The Blue-White Game reduced the quarterback race to two — Blackledge and Hostetler.

‘When we came back in the summer, it was just like it was in the spring,’ with daily pressure, Blackledge said. ‘At that point it was Jeff and I.’

It stayed that way through preseason drills in August. Finally, just two days before the season opener against Colgate in Beaver Stadium, Paterno made up his mind.

‘Joe called me on that Thursday,’ Blackledge recalled. ‘He came over and picked me up in my dorm. We went for a drive in his car. We stopped to talk. Sitting on a bench, that’s when he told me: Jeff was going to start, but I was going to play too.’

With Hostetler as the starting quarterback, the Nittany Lions went 2-1. After beating Colgate 54-10 in the opener, they defeated Texas A&M 25-9 on the road and fell to Nebraska 21-7 in Lincoln.

In the first two games, Blackledge completed 12 of 19 passes for 148 yards. Hostetler was just 7 of 21 for 88 yards, with one touchdown passing and one running.

Hostetler didn’t last long against the Cornhuskers. He lost a fumble on the Lions’ second possession and was yanked in favor of Blackledge. Although Hostetler started the second half, he played sparingly and completed only one pass in four attempts, for 12 yards.

Blackledge threw three picks that day, and was only 6 of 17, but had 111 yards passing. He also had earned Paterno’s respect.

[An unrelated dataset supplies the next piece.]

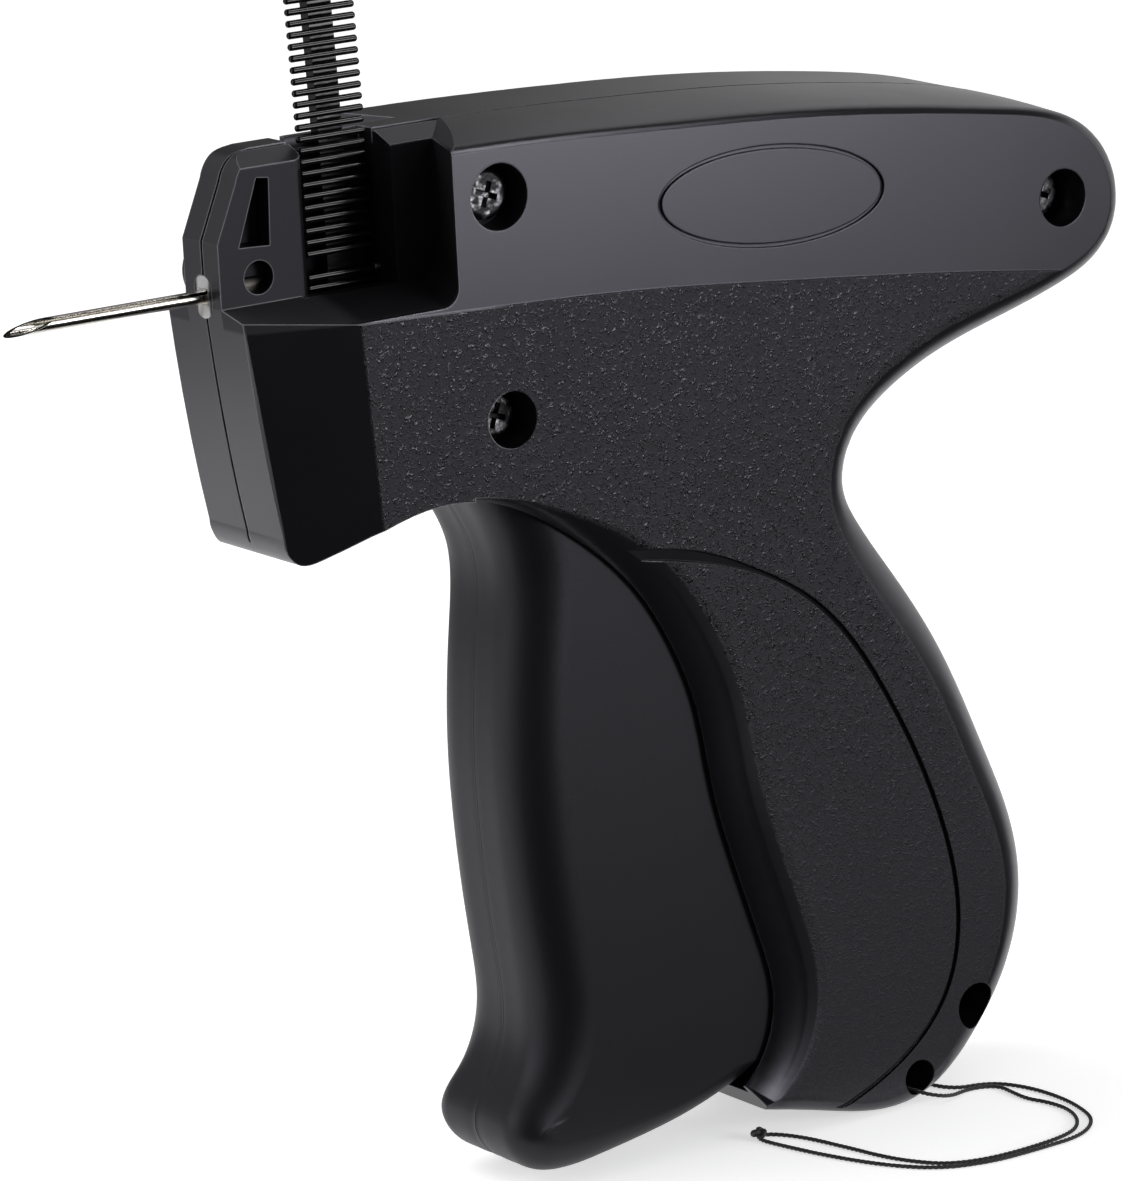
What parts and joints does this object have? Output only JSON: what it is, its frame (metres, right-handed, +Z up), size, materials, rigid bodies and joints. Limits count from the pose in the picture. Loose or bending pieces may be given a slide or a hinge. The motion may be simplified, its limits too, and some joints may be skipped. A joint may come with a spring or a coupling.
{
  "type": "garment tag attacher",
  "caption": "Hand-held tagging gun: a squeeze of the trigger drives a rod that pushes a plastic T-bar fastener through a hollow needle.",
  "frame": {"origin": "on the needle's axis where the needle leaves the nose", "axes": "-X the way the needle points, +Z up, +Y to the user's right; the shells part on y = 0"},
  "size_m": [0.139, 0.0476, 0.165],
  "materials": {
    "casing_plastic": "black ABS, fine spark-eroded grain below, smoother matt zone above",
    "trigger_plastic": "black ABS, smooth with a slight sheen",
    "inner_plastic": "natural acetal, self-lubricating",
    "fastener_plastic": "black polypropylene, moulded bright",
    "needle_steel": "bright polished hardened steel",
    "spring_steel": "drawn spring wire",
    "pin_steel": "ground steel",
    "screw_steel": "black oxide on steel",
    "knob_plastic": "black acetal",
    "lanyard_fibre": "black twisted polyester cord"
  },
  "bodies": {
    "casing": {"left_housing": "casing_plastic", "right_housing": "casing_plastic", "housing_screws": "screw_steel", "needle": "needle_steel", "needle_base": "needle_steel", "cutter_blade": "needle_steel", "feed_wheel_axle": "pin_steel", "stop_pawl": "spring_steel", "lever_pivot_pin": "pin_steel", "trigger_spring": "spring_steel", "lanyard_cord": "lanyard_fibre", "lanyard_knot": "lanyard_fibre"},
    "trigger": {"trigger": "trigger_plastic", "feed_pawl": "spring_steel"},
    "bell_crank": {"drive_lever": "inner_plastic", "lever_drive_pin": "pin_steel", "lever_crank_pin": "pin_steel"},
    "push_slider": {"slider": "inner_plastic", "ejector_rod": "pin_steel", "chambered_fastener": "fastener_plastic"},
    "strip": {"fastener_tbars": "fastener_plastic", "fastener_runner": "fastener_plastic"},
    "wheel": {"feed_wheel": "inner_plastic"},
    "needle_lock": {"needle_lock_knob": "knob_plastic"}
  },
  "joints": [
    {"name": "trigger_squeeze", "type": "hinge", "parent": "casing", "child": "trigger", "pos_m": [0.03, 0, -0.0163], "axis": [0, -1, 0], "range_deg": [0, 15], "stiffness_Nm_per_rad": 1.5, "springref_deg": -8.59, "deforming": ["trigger_spring"]},
    {"name": "bell_crank_turn", "type": "hinge", "parent": "casing", "child": "bell_crank", "pos_m": [0.0585, 0, -0.0335], "axis": [0, -1, 0], "range_deg": [0, 64]},
    {"name": "push_slide", "type": "slide", "parent": "casing", "child": "push_slider", "axis": [-1, 0, 0], "range_m": [0, 0.0407]},
    {"name": "strip_feed", "type": "slide", "parent": "casing", "child": "strip", "axis": [0, 0, -1], "range_m": [0, 0.00123]},
    {"name": "feed_wheel_turn", "type": "hinge", "parent": "casing", "child": "wheel", "pos_m": [0.017, 0.0053, -0.0135], "axis": [1, 0, 0], "range_deg": [0, 22.5]},
    {"name": "needle_lock_turn", "type": "hinge", "parent": "casing", "child": "needle_lock", "pos_m": [0.0048, 0.0047, 0.0018], "axis": [0, 1, 0], "range_deg": [0, 90]}
  ],
  "couplings": [
    {"joint": "bell_crank_turn", "follows": "trigger_squeeze", "ratio": 4.2667},
    {"joint": "push_slide", "follows": "trigger_squeeze", "m_per_rad": 0.15545},
    {"joint": "strip_feed", "follows": "trigger_squeeze", "m_per_rad": 0.0046982},
    {"joint": "feed_wheel_turn", "follows": "trigger_squeeze", "ratio": 1.5}
  ]
}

‘Todd showed a lot of potential at quarterback, but he also made some key mistakes,’ Paterno said after the game. ‘I thought about starting Blackledge in the second half, but I didn’t think that was fair to Jeff.’

Paterno had seen enough.

THE QUARTERBACK BATTLE ENDS

On the Monday afternoon after the Nebraska game, Blackledge walked into the Penn State locker room and spotted a blue jersey hanging in his locker. It was a color he had hadn’t seen before, at least with his equipment.

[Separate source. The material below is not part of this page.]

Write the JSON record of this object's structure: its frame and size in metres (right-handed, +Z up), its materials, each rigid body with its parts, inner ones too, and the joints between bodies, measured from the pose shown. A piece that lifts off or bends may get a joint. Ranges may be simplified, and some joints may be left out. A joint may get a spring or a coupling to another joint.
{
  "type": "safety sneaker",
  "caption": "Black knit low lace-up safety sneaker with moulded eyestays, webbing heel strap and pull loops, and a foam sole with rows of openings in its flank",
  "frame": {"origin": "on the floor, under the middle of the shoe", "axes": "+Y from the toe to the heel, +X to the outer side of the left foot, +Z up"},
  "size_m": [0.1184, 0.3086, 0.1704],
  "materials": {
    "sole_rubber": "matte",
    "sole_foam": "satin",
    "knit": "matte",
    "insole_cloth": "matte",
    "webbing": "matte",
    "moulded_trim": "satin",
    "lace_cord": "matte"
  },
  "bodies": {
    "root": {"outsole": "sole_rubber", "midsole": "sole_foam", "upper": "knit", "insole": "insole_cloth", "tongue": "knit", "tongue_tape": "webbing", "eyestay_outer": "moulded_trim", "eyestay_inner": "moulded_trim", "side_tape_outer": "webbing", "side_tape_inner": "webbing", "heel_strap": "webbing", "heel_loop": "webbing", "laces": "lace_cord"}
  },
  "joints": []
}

The blue jersey went to the team’s starter. Hostetler also had one that day. But not for long.

‘Walking into the locker room it was the first thing I saw when I got to practice on Monday,’ Blackledge said. ‘I had a hint it might happen. I played a majority of the second half against Nebraska.’

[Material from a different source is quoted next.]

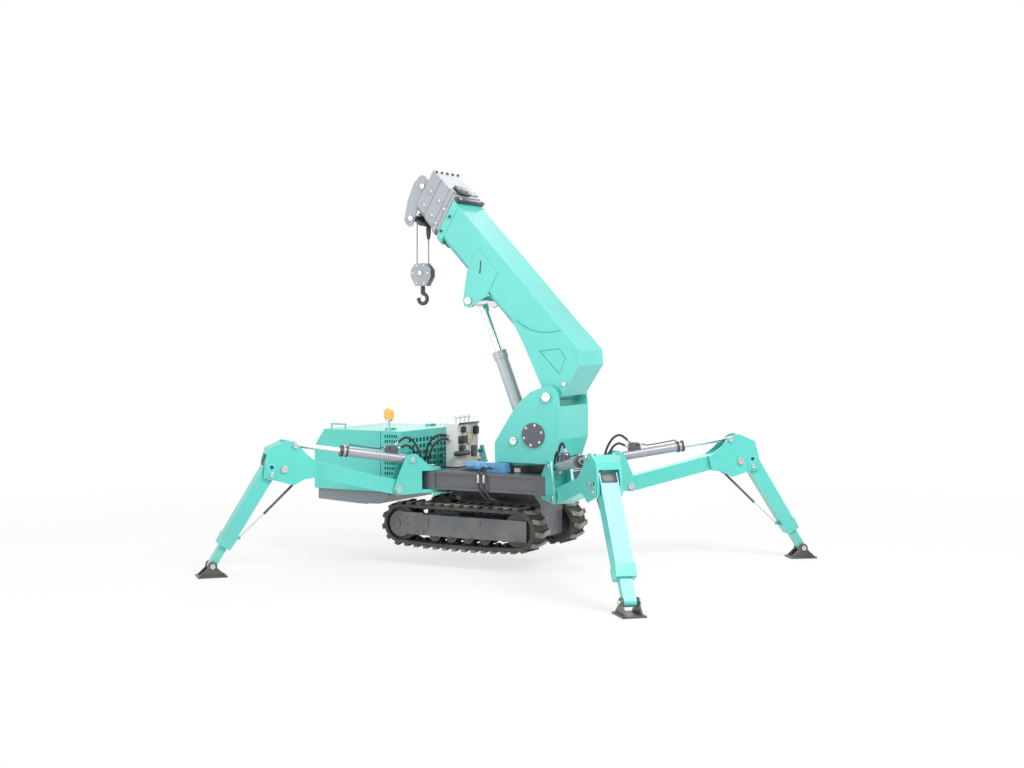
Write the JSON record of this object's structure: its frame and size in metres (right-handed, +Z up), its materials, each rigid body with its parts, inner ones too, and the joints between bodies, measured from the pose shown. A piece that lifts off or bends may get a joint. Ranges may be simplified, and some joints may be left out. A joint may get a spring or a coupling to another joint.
{
  "type": "spider crane",
  "caption": "Narrow tracked crane standing on four folding outriggers, with a slewing post and telescopic boom raised over its engine housing.",
  "frame": {"origin": "on the ground, in the middle of the outline of the four outrigger feet", "axes": "+Z up, +X from the engine end to the post end, +Y to the machine's far side in the picture"},
  "size_m": [3.4613, 3.2098, 2.8062],
  "materials": {
    "paint_teal": "gloss paint",
    "paint_grey": "satin paint",
    "paint_dark": "dark satin paint",
    "rubber_track": "worn rubber",
    "chrome_rod": "polished rod",
    "steel_silver": "bare steel",
    "motor_blue": "gloss paint",
    "lamp_amber": "moulded amber lens",
    "iron_dark": "black iron",
    "panel_pale": "pale paint",
    "rope_steel": "wire rope"
  },
  "bodies": {
    "chassis": {"chassis_frame": "paint_grey", "slewing_ring": "paint_dark", "slew_drive": "motor_blue", "front_enclosure": "paint_teal", "belly_guard": "paint_grey", "engine_block": "iron_dark", "console": "panel_pale", "beacon_stem": "paint_dark", "beacon_lamp": "lamp_amber", "track_near": "rubber_track", "track_far": "rubber_track", "track_wheels_near": "paint_dark", "track_wheels_far": "paint_dark", "track_beam_near": "paint_dark", "track_beam_far": "paint_dark"},
    "hood": {"engine_hood": "paint_teal"},
    "turret": {"post": "paint_teal", "winch": "paint_grey"},
    "boom_base": {"boom_base": "paint_teal"},
    "boom_2": {"boom_section_2": "paint_grey"},
    "boom_3": {"boom_section_3": "paint_grey"},
    "boom_4": {"boom_section_4": "paint_grey"},
    "boom_5": {"boom_section_5": "paint_grey", "boom_head": "paint_grey", "head_sheaves": "iron_dark", "rope_anchor": "paint_dark"},
    "luff_barrel": {"luff_barrel": "steel_silver"},
    "luff_rod": {"luff_rod": "chrome_rod"},
    "hook_ropes": {"rope_falls": "rope_steel"},
    "hook_block": {"hook_block": "paint_grey"},
    "hook": {"hook": "iron_dark"},
    "rear_near_bracket": {"rear_near_bracket": "paint_teal"},
    "rear_near_arm": {"rear_near_arm": "paint_teal"},
    "rear_near_leg": {"rear_near_leg": "paint_teal"},
    "rear_near_foot": {"rear_near_foot": "iron_dark"},
    "rear_near_lift_barrel": {"rear_near_lift_barrel": "steel_silver"},
    "rear_near_lift_rod": {"rear_near_lift_rod": "chrome_rod"},
    "front_near_bracket": {"front_near_bracket": "paint_teal"},
    "front_near_arm": {"front_near_arm": "paint_teal"},
    "front_near_leg": {"front_near_leg": "paint_teal"},
    "front_near_foot": {"front_near_foot": "iron_dark"},
    "front_near_lift_barrel": {"front_near_lift_barrel": "steel_silver"},
    "front_near_lift_rod": {"front_near_lift_rod": "chrome_rod"},
    "front_far_bracket": {"front_far_bracket": "paint_teal"},
    "front_far_arm": {"front_far_arm": "paint_teal"},
    "front_far_leg": {"front_far_leg": "paint_teal"},
    "front_far_foot": {"front_far_foot": "iron_dark"},
    "front_far_lift_barrel": {"front_far_lift_barrel": "steel_silver"},
    "front_far_lift_rod": {"front_far_lift_rod": "chrome_rod"},
    "rear_far_bracket": {"rear_far_bracket": "paint_teal"},
    "rear_far_arm": {"rear_far_arm": "paint_teal"},
    "rear_far_leg": {"rear_far_leg": "paint_teal"},
    "rear_far_foot": {"rear_far_foot": "iron_dark"},
    "rear_far_lift_barrel": {"rear_far_lift_barrel": "steel_silver"},
    "rear_far_lift_rod": {"rear_far_lift_rod": "chrome_rod"}
  },
  "joints": [
    {"name": "slew", "type": "hinge", "parent": "chassis", "child": "turret", "pos_m": [-0.01313, 0, 0.745], "axis": [0, 0, 1], "continuous": true},
    {"name": "boom_luff", "type": "hinge", "parent": "turret", "child": "boom_base", "pos_m": [0.29587, 0, 1.205], "axis": [0, -1, 0], "range_deg": [-31.25, 34.25]},
    {"name": "boom_extend_2", "type": "slide", "parent": "boom_base", "child": "boom_2", "axis": [-0.6852, 0, 0.7284], "range_m": [0, 1.1]},
    {"name": "boom_extend_3", "type": "slide", "parent": "boom_2", "child": "boom_3", "axis": [-0.6852, 0, 0.7284], "range_m": [0, 1.1]},
    {"name": "boom_extend_4", "type": "slide", "parent": "boom_3", "child": "boom_4", "axis": [-0.6852, 0, 0.7284], "range_m": [0, 1.1]},
    {"name": "boom_extend_5", "type": "slide", "parent": "boom_4", "child": "boom_5", "axis": [-0.6852, 0, 0.7284], "range_m": [0, 1.1]},
    {"name": "luff_barrel_swing", "type": "hinge", "parent": "turret", "child": "luff_barrel", "pos_m": [0.03787, 0, 0.895], "axis": [0, -1, 0], "range_deg": [-26.61, 29.07]},
    {"name": "luff_rod_slide", "type": "slide", "parent": "luff_barrel", "child": "luff_rod", "axis": [-0.3675, 0, 0.93], "range_m": [-0.21534, 0.19648]},
    {"name": "hook_plumb", "type": "hinge", "parent": "boom_5", "child": "hook_ropes", "pos_m": [-0.84336, 0, 2.47004], "axis": [0, 1, 0], "range_deg": [-31.75, 34.75]},
    {"name": "hook_hoist", "type": "slide", "parent": "hook_ropes", "child": "hook_block", "axis": [0, 0, -1], "range_m": [-0.1, 0.55], "deforming": ["rope_falls"]},
    {"name": "hook_turn", "type": "hinge", "parent": "hook_block", "child": "hook", "pos_m": [-0.84236, 0, 1.985], "axis": [0, 0, 1], "continuous": true},
    {"name": "hood_tilt", "type": "hinge", "parent": "chassis", "child": "hood", "pos_m": [-0.95313, 0, 0.9545], "axis": [0, -1, 0], "range_deg": [-60, 0]},
    {"name": "rear_near_swing", "type": "hinge", "parent": "chassis", "child": "rear_near_bracket", "pos_m": [-0.57113, -0.33, 0.675], "axis": [0, 0, -1], "range_deg": [-40, 8]},
    {"name": "rear_near_arm_lift", "type": "hinge", "parent": "rear_near_bracket", "child": "rear_near_arm", "pos_m": [-0.74176, -0.5195, 0.551], "axis": [0.7431, -0.6691, 0], "range_deg": [-55, 8]},
    {"name": "rear_near_leg_fold", "type": "hinge", "parent": "rear_near_arm", "child": "rear_near_leg", "pos_m": [-1.28242, -1.11996, 0.72], "axis": [-0.7431, 0.6691, 0], "range_deg": [-102, 0]},
    {"name": "rear_near_foot_tilt", "type": "hinge", "parent": "rear_near_leg", "child": "rear_near_foot", "pos_m": [-1.60828, -1.48187, 0.076], "axis": [0.7431, -0.6691, 0], "range_deg": [-15, 15]},
    {"name": "rear_near_lift_barrel_swing", "type": "hinge", "parent": "rear_near_bracket", "child": "rear_near_lift_barrel", "pos_m": [-0.67685, -0.44742, 0.755], "axis": [0.7431, -0.6691, 0], "range_deg": [-57.23, 8.32]},
    {"name": "rear_near_lift_rod_slide", "type": "slide", "parent": "rear_near_lift_barrel", "child": "rear_near_lift_rod", "axis": [-0.6616, -0.7348, 0.1495], "range_m": [-0.21425, 0.03116]},
    {"name": "front_near_swing", "type": "hinge", "parent": "chassis", "child": "front_near_bracket", "pos_m": [0.38687, -0.33, 0.675], "axis": [0, 0, 1], "range_deg": [-40, 8]},
    {"name": "front_near_arm_lift", "type": "hinge", "parent": "front_near_bracket", "child": "front_near_arm", "pos_m": [0.56401, -0.51343, 0.551], "axis": [0.7193, 0.6947, 0], "range_deg": [-55, 8]},
    {"name": "front_near_leg_fold", "type": "hinge", "parent": "front_near_arm", "child": "front_near_leg", "pos_m": [1.12529, -1.09466, 0.72], "axis": [-0.7193, -0.6947, 0], "range_deg": [-102, 0]},
    {"name": "front_near_foot_tilt", "type": "hinge", "parent": "front_near_leg", "child": "front_near_foot", "pos_m": [1.46359, -1.44498, 0.076], "axis": [0.7193, 0.6947, 0], "range_deg": [-15, 15]},
    {"name": "front_near_lift_barrel_swing", "type": "hinge", "parent": "front_near_bracket", "child": "front_near_lift_barrel", "pos_m": [0.49662, -0.44366, 0.755], "axis": [0.7193, 0.6947, 0], "range_deg": [-57.23, 8.32]},
    {"name": "front_near_lift_rod_slide", "type": "slide", "parent": "front_near_lift_barrel", "child": "front_near_lift_rod", "axis": [0.6869, -0.7113, 0.1495], "range_m": [-0.21425, 0.03116]},
    {"name": "front_far_swing", "type": "hinge", "parent": "chassis", "child": "front_far_bracket", "pos_m": [0.38687, 0.33, 0.675], "axis": [0, 0, -1], "range_deg": [-40, 8]},
    {"name": "front_far_arm_lift", "type": "hinge", "parent": "front_far_bracket", "child": "front_far_arm", "pos_m": [0.58781, 0.48699, 0.551], "axis": [-0.6157, 0.788, 0], "range_deg": [-55, 8]},
    {"name": "front_far_leg_fold", "type": "hinge", "parent": "front_far_arm", "child": "front_far_leg", "pos_m": [1.22452, 0.98445, 0.72], "axis": [0.6157, -0.788, 0], "range_deg": [-102, 0]},
    {"name": "front_far_foot_tilt", "type": "hinge", "parent": "front_far_leg", "child": "front_far_foot", "pos_m": [1.60828, 1.28428, 0.076], "axis": [-0.6157, 0.788, 0], "range_deg": [-15, 15]},
    {"name": "front_far_lift_barrel_swing", "type": "hinge", "parent": "front_far_bracket", "child": "front_far_lift_barrel", "pos_m": [0.51137, 0.42728, 0.755], "axis": [-0.6157, 0.788, 0], "range_deg": [-57.23, 8.32]},
    {"name": "front_far_lift_rod_slide", "type": "slide", "parent": "front_far_lift_barrel", "child": "front_far_lift_rod", "axis": [0.7792, 0.6087, 0.1495], "range_m": [-0.21425, 0.03116]},
    {"name": "rear_far_swing", "type": "hinge", "parent": "chassis", "child": "rear_far_bracket", "pos_m": [-0.57113, 0.33, 0.675], "axis": [0, 0, 1], "range_deg": [-40, 8]},
    {"name": "rear_far_arm_lift", "type": "hinge", "parent": "rear_far_bracket", "child": "rear_far_arm", "pos_m": [-0.74176, 0.5195, 0.551], "axis": [-0.7431, -0.6691, 0], "range_deg": [-55, 8]},
    {"name": "rear_far_leg_fold", "type": "hinge", "parent": "rear_far_arm", "child": "rear_far_leg", "pos_m": [-1.28242, 1.11996, 0.72], "axis": [0.7431, 0.6691, 0], "range_deg": [-102, 0]},
    {"name": "rear_far_foot_tilt", "type": "hinge", "parent": "rear_far_leg", "child": "rear_far_foot", "pos_m": [-1.60828, 1.48187, 0.076], "axis": [-0.7431, -0.6691, 0], "range_deg": [-15, 15]},
    {"name": "rear_far_lift_barrel_swing", "type": "hinge", "parent": "rear_far_bracket", "child": "rear_far_lift_barrel", "pos_m": [-0.67685, 0.44742, 0.755], "axis": [-0.7431, -0.6691, 0], "range_deg": [-57.23, 8.32]},
    {"name": "rear_far_lift_rod_slide", "type": "slide", "parent": "rear_far_lift_barrel", "child": "rear_far_lift_rod", "axis": [-0.6616, 0.7348, 0.1495], "range_m": [-0.21425, 0.03116]}
  ],
  "couplings": [
    {"joint": "boom_extend_3", "follows": "boom_extend_2", "ratio": 1},
    {"joint": "boom_extend_4", "follows": "boom_extend_2", "ratio": 1},
    {"joint": "boom_extend_5", "follows": "boom_extend_2", "ratio": 1},
    {"joint": "luff_barrel_swing", "follows": "boom_luff", "ratio": 0.81952},
    {"joint": "luff_rod_slide", "follows": "boom_luff", "m_per_rad": -0.35317},
    {"joint": "hook_plumb", "follows": "boom_luff", "ratio": 1},
    {"joint": "rear_near_lift_barrel_swing", "follows": "rear_near_arm_lift", "ratio": 1.0202},
    {"joint": "rear_near_lift_rod_slide", "follows": "rear_near_arm_lift", "m_per_rad": 0.21882},
    {"joint": "front_near_lift_barrel_swing", "follows": "front_near_arm_lift", "ratio": 1.0202},
    {"joint": "front_near_lift_rod_slide", "follows": "front_near_arm_lift", "m_per_rad": 0.21882},
    {"joint": "front_far_lift_barrel_swing", "follows": "front_far_arm_lift", "ratio": 1.0202},
    {"joint": "front_far_lift_rod_slide", "follows": "front_far_arm_lift", "m_per_rad": 0.21882},
    {"joint": "rear_far_lift_barrel_swing", "follows": "rear_far_arm_lift", "ratio": 1.0202},
    {"joint": "rear_far_lift_rod_slide", "follows": "rear_far_arm_lift", "m_per_rad": 0.21882}
  ]
}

The job was Blackledge’s. And he responded. Oh, how he responded.

That Saturday, Penn State played at Missouri. Blackledge completed 9 of 19 passes for just 92 yards. His three interceptions were offset by his touchdown runs of one and 43 yards on his way to leading the Nittany Lions to a come-from-behind victory.

Over the next eight games of 1980, Blackledge never threw for more than 157 yards in a contest, while tossing for as few as nine yards. But he was a leader, and the Nittany Lions went 8-1 – including a 31-19 Fiesta Bowl victory over Ohio State — under his direction that season.

After the season Hostetler transferred to West Virginia, where he was successful on the field – and off it; he married the coach’s daughter. He, too, made it to the NFL and quarterbacked the New York Giants to a Super Bowl victory in 1990. Ironically, Hostetler was the starter only because Phil Simms went down late in the season with an injury.

Blackledge, for his part, led Penn State to records of 10-2 and 11-1 in 1981-82, giving him a three-year mark of 29-4 as a starter. Obviously, Paterno picked right.

A SWEET ENDING

The biggest win, of course, was in Blackledge’s final game as a Nittany Lion. On Jan. 1, 1983, in the Sugar Bowl against Georgia, he completed 13 of 28 passes for 228 yards and a touchdown.

The score came in the fourth quarter, on a 47-yard pass to Garrity – almost perfect symmetry: Blackledge’s second TD pass as a Lion was to Garrity, in that 1980 Blue-White Game, while his last was to the same receiver, 972 days later.

The touchdown put Penn State ahead for good, 27-23, and gave the Nittany Lions their first national championship.

The hardest part of it all? The quarterback battle of 1980.

‘That year,’ Blackledge now says, ‘certainly was different than the last two, that’s for sure.’